Wie wichtig ist in Ihrem Roman der Aspekt der Überwachung?
Der Roman erzählt von den Anfängen einer Satellitentechnologie, mit deren Hilfe die Polizei meine Helden auf ihrer Reise verfolgen kann. Natürlich wissen meine Helden nicht, dass sie verfolgt werden. Sie hätten die Erfindung einer solchen Technologie nie für möglich gehalten; sie können das nicht einplanen oder sich davor schützen.
Ich beschreibe den Satelliten als Auge eines Zyklopen, hoch am Himmel stehend, das alles sehen kann und alles weiß. Natürlich erinnert diese Technologie auch an einen strafenden alttestamentlichen Gott.
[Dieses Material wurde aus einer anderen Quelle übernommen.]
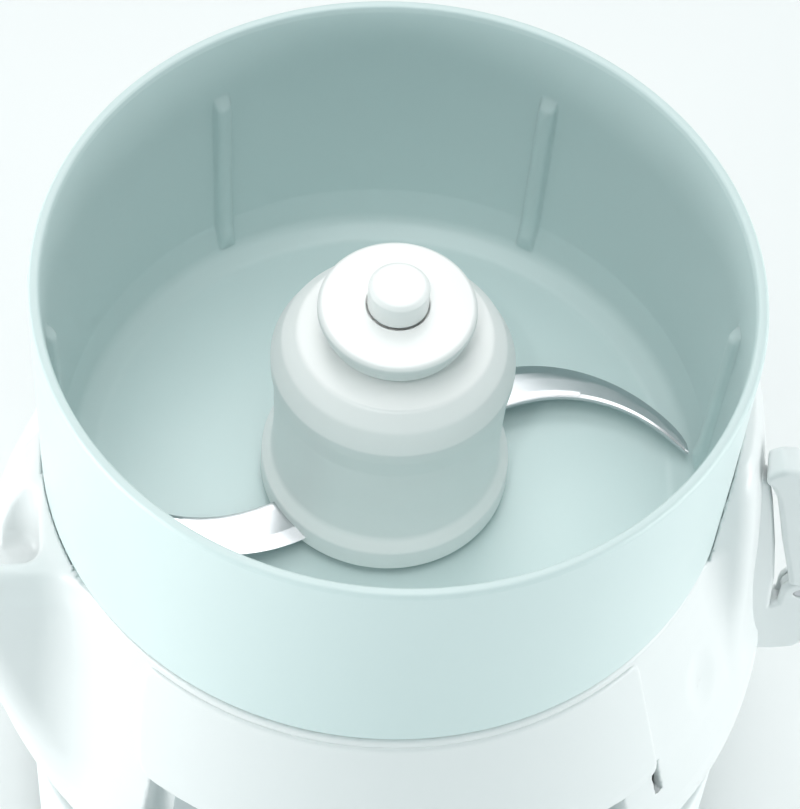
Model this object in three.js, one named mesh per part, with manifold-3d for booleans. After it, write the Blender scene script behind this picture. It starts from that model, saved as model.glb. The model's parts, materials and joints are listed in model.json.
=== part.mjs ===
// Electric bowl-type meat grinder, built as separate pieces.
// Frame: millimetres, +Z up, origin on the resting plane under the bowl axis, front at -Y.
import * as THREE from 'three';
import { mergeVertices } from 'three/addons/utils/BufferGeometryUtils.js';
import Module from 'manifold-3d';

const wasm = await Module();
wasm.setup();

// ---- driving dimensions (mm) ----
const RIM_Z = 258;            // bowl rim height
const BOWL_RI = 110;          // bowl inner radius at the rim
const BOWL_RO = 113.8;        // bowl outer radius at the rim
const SEAM_Z = 169;           // parting line between bowl and housing
const DECK_Z = 145;           // top of the housing deck that carries the bowl
const LIP_Z = 80;             // widest level of the housing
const LIP_R = 137;
const WALL = 3;               // moulded wall thickness
const HUB_R = 38.6;           // shoulder radius of the blade carrier
const HUB_Z = 230.5;          // top of the shoulder
const DISC_R = 25;            // grip disc radius
const DISC_Z = 244.3;         // grip disc top
const PIN_R = 9.6;            // release button radius
const PIN_Z = 254.5;          // release button top
const BASE_HALF = 119;        // pedestal half width
const BASE_CORNER = 70;       // pedestal corner radius
const MOTOR_Y = 62;           // motor axis offset behind the bowl axis
const SPINDLE_R = 6;
const SHAFT_R = 4;
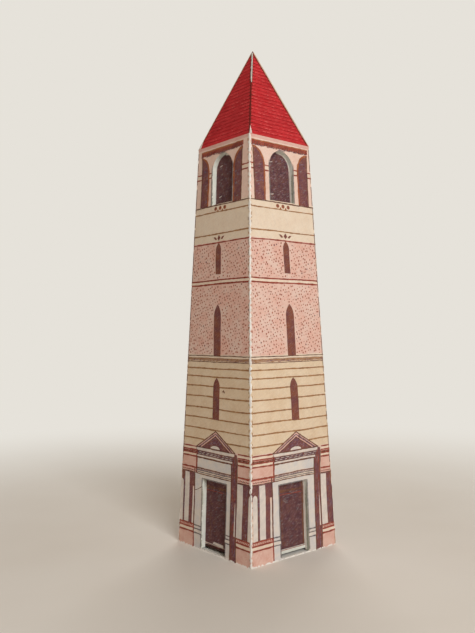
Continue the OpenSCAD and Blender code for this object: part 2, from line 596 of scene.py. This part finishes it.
def print_dots(sheet, low, high):
    """Stippled brickwork: uneven dots in rows that climb to the right."""
    pitch, climb, clear = 1.2, 0.3, 0.5
    reach = HALF_BASE + 2
    rows = int((high - low + 2 * reach * climb) / pitch) + 1
    for row in range(rows):
        for column in range(int(2 * reach / pitch)):
            u = -reach + pitch * (column + 0.5 * (row % 2)) + sheet.pick(-0.34, 0.34)
            v = low + pitch * row - (reach - u) * climb + sheet.pick(-0.3, 0.3)
            size = sheet.pick(0.14, 0.3)
            ink = "dots" if sheet.dice.random() < 0.96 else "dark"
            ring = [(size * sheet.pick(0.8, 1.2), radians(51.4 * i)) for i in range(7)]
            skipped = sheet.dice.random() < 0.08
            edge = corner_at(v) - 0.6
            if skipped or not low + 0.4 < v < high - 0.4 or abs(u) > edge:
                continue
            if any(abs(u - sheet.shift(v)) < half + clear and foot - clear < v < top
                   for half, foot, _, top in SLITS):
                continue
            dot = [(u + r * cos(a), v + 1.15 * r * sin(a)) for r, a in ring]
            sheet.fill(ink, dot, False)


def print_bands(sheet):
    """The level lines and bands that part the storeys."""
    sheet.level("umber", 64.3, 0.22)
    for i in range(54):
        u, v = sheet.pick(-18, 18), sheet.pick(64.5, 65.1)
        sheet.stroke("brown" if i % 3 else "grape", u, v, 0.9, 0.12, 0.15)
    sheet.level("brown", 65.35, 0.26)
    sheet.level("umber", 66.35, 0.26)
    sheet.box("pale", -FAR, FAR, 91.2, 92.05)
    for ink, v, width in STRING_COURSES:
        sheet.level(ink, v, width)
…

Ich wollte mich mit dieser Art mythischer, allsehender Überwachung beschäftigen. Seit den 70er Jahren bestimmt die Überwachung jeden Bereich unseres Lebens – unsere Einkäufe werden aufgezeichnet, unsere Kinder werden in den Schulkorridoren gefilmt, unsere Häuser sind in Google Maps verzeichnet, und manchmal, wenn wir diese Google-Maps-Bilder vergrößern, können wir sogar den verpixelten Schatten einer Gestalt hinter dem Vorhang eines Schlafzimmers erkennen. Alles ist öffentlich. Die Privatsphäre wurde ausgelöscht.
Mir gefällt, dass meine Geschichte den frühen Keim dieser Art von Überwachungstechnologie zum Thema macht und zeigt, was kommen wird.